Juan Antonio Rosado
artículo publicado en Siempre
Es refrescante leer una narración fluida, que nos atrapa desde el inicio por la presencia de elementos de intriga. Una narración así nos lleva como un río y, en medio de la lectura, borra las identidades “reales”, la del autor y la del lector, para hacernos creer —divino engaño— que sólo existen los personajes y la trama que reconstruimos. Entonces, cómplices y mirones de lo que ocurre, nos alejamos de la “realidad” para luego retornar a ella de modo mucho más enriquecido. El efecto anterior me lo ha producido la última novela de Cecilia Urbina: El silencio de los bosques.
En la secuencia inicial, un individuo debe abandonar abruptamente lo que hacía, pero a la vez recuerda que ha vuelto al lugar de su infancia como si lo hiciera a un refugio. En cambio, Steve ha regresado “para esto”: “un esto que no conocía pero que aceleraba mi respiración y me obligaba a tomar las curvas patinando sobre la grava del acotamiento”. Sólo queda seguir leyendo, y como en esta breve nota no se trata de estropear la narración, apuntaré algunos temas que desarrolla la autora a través de la vida de sus personajes y de las situaciones o circunstancias que los envuelve.
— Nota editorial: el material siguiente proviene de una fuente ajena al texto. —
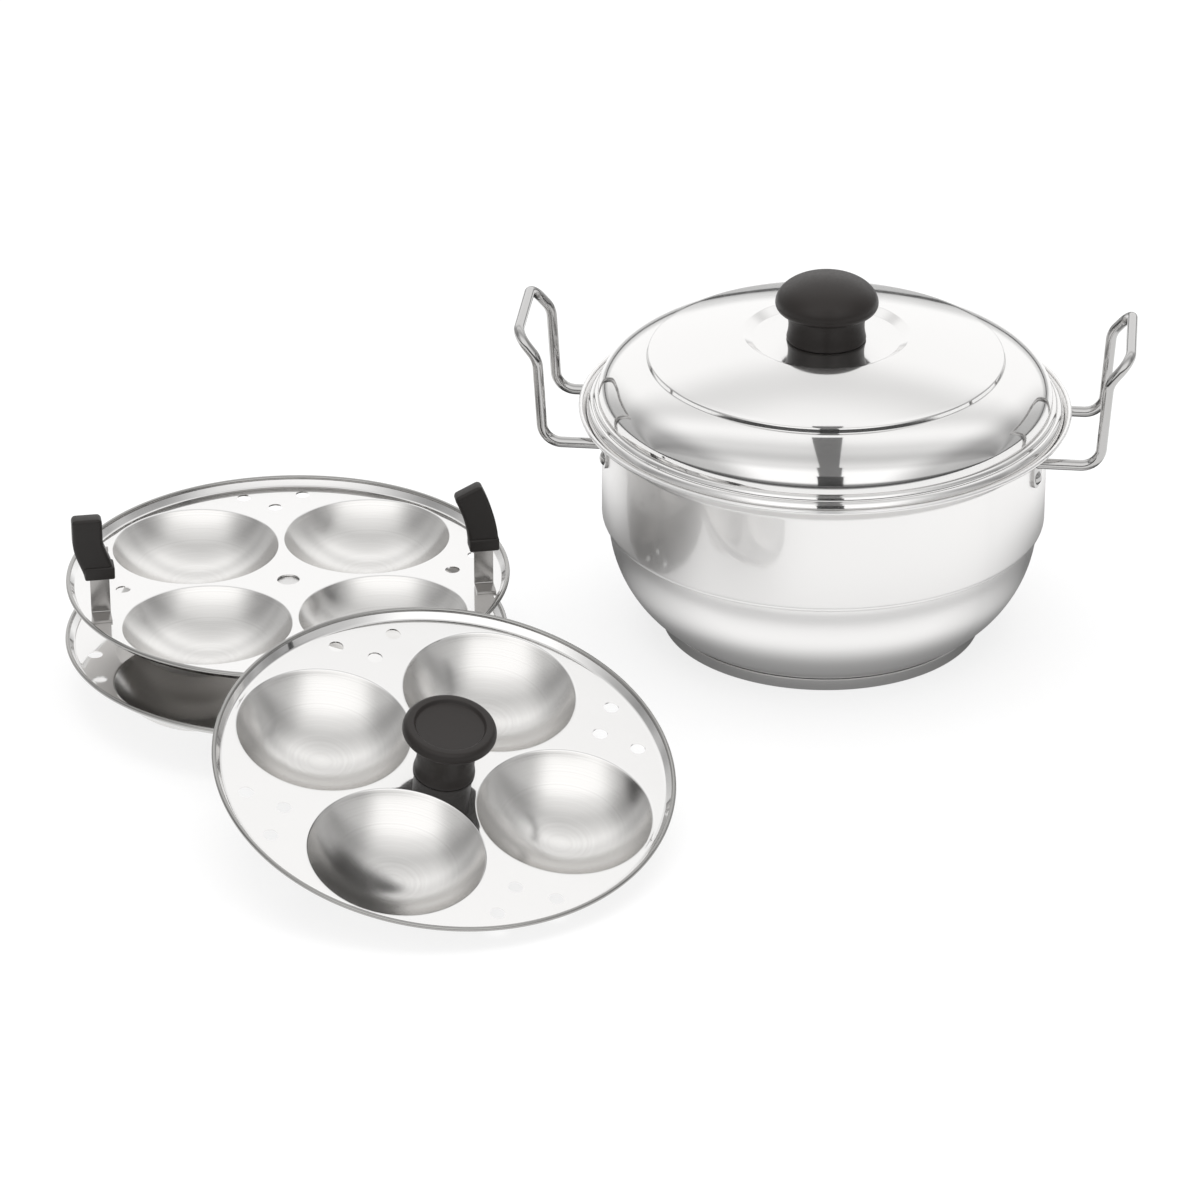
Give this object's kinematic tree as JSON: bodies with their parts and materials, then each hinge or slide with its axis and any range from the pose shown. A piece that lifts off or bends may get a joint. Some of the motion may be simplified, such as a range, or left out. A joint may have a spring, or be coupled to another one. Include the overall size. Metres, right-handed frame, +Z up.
{
  "type": "idli steamer",
  "caption": "Stovetop steamer pot with wire handles and a domed lid with a knob, beside stacked plates with round cavities and a knobbed plate leaning on them.",
  "frame": {"origin": "centre of the underside of the pot's base disc, on the surface that every piece stands on", "axes": "+Z up along the pot's axis, +X to the right of the picture, away from the plates, +Y to the back"},
  "size_m": [0.4782, 0.4094, 0.1697],
  "materials": {
    "polished_steel": "mirror polished stainless steel sheet",
    "satin_steel": "satin stainless steel sheet",
    "steel_wire": "polished stainless steel wire and fittings",
    "base_steel": "brushed stainless steel cap",
    "core_aluminium": "plain aluminium disc",
    "bakelite": "moulded black bakelite",
    "grip_bakelite": "moulded dark brown-black bakelite",
    "brass_insert": "turned brass"
  },
  "bodies": {
    "pot": {"pot_shell": "polished_steel", "base_core": "core_aluminium", "base_cap": "base_steel", "handle_wire_left": "steel_wire", "handle_wire_right": "steel_wire", "bracket_left_back": "steel_wire", "bracket_left_front": "steel_wire", "bracket_right_back": "steel_wire", "bracket_right_front": "steel_wire", "bracket_rivets": "steel_wire"},
    "lid": {"lid_shell": "polished_steel", "lid_knob": "bakelite", "lid_knob_insert": "brass_insert", "lid_knob_screw": "steel_wire", "lid_knob_washer": "steel_wire"},
    "lower_plate_set": {"lower_plate": "polished_steel", "spacer_cup": "satin_steel"},
    "upper_plate_set": {"upper_plate": "polished_steel", "strip_left": "polished_steel", "strip_right": "polished_steel", "grip_left": "grip_bakelite", "grip_right": "grip_bakelite"},
    "leaning_plate_set": {"leaning_plate": "polished_steel", "plate_knob": "bakelite", "plate_knob_insert": "brass_insert", "plate_knob_screw": "steel_wire", "plate_knob_washer": "steel_wire"}
  },
  "joints": [
    {"name": "lid_lift", "type": "slide", "parent": "pot", "child": "lid", "axis": [0, 0, 1], "range_m": [0, 0.16]},
    {"name": "lower_plate_lift", "type": "slide", "parent": "pot", "child": "lower_plate_set", "axis": [0, 0, 1], "range_m": [0, 0.12]},
    {"name": "upper_plate_lift", "type": "slide", "parent": "lower_plate_set", "child": "upper_plate_set", "axis": [0, 0, 1], "range_m": [0, 0.12]},
    {"name": "leaning_plate_lift", "type": "slide", "parent": "upper_plate_set", "child": "leaning_plate_set", "axis": [0, 0, 1], "range_m": [0, 0.12]}
  ]
}
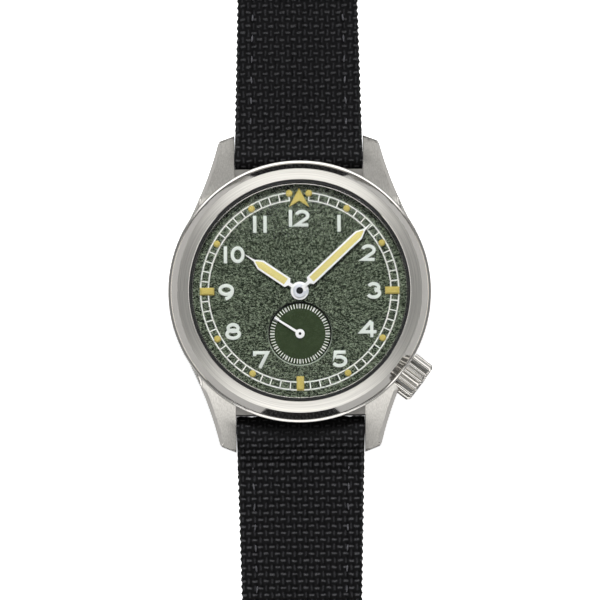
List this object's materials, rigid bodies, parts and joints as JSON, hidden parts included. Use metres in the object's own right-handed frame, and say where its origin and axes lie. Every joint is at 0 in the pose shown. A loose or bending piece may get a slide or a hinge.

Ya en su juventud, Steve recordaba sin comprender lo que recordaba. Su pasión fueron los idiomas, y su compañía, los árboles. En el fondo, no le interesa la ecología, es decir, la comprensión de la naturaleza desde el logos, sino —yo lo interpreto así— lo que el filósofo hindú R. Panikkar llama ecosofía: la sabiduría de la naturaleza, la reintegración del ser humano en ella. Steve se opone a identificar, por ejemplo, a los pájaros: “sólo míralos”. Ellos nos enseñarán a reconocerlos. Este hombre está enemistado con el concepto de análisis o con las explicaciones: es un receptor de la vida.
Pero ésta es sólo una de las sicologías que se despliegan. La obra también aborda temas como la nostalgia, la muda contemplación, el arte y su condición cíclica, la incomunicabilidad, la relación amorosa o el desplazamiento físico que nos introduce lo mismo en Nueva York que en Egipto, Londres, París, México y un campamento lacandón. Pero tal vez sean la soledad, el silencio y la fugacidad de cuanto transcurre lo que más percibe el ojo narrativo que, por cierto, cambia de persona. Lo anterior, aunado a las bien muy logradas descripciones del espacio, hace que el lector se involucre con Jim, Steve, Estela, Ana, Andrés, Rita, Luisa y otros personajes.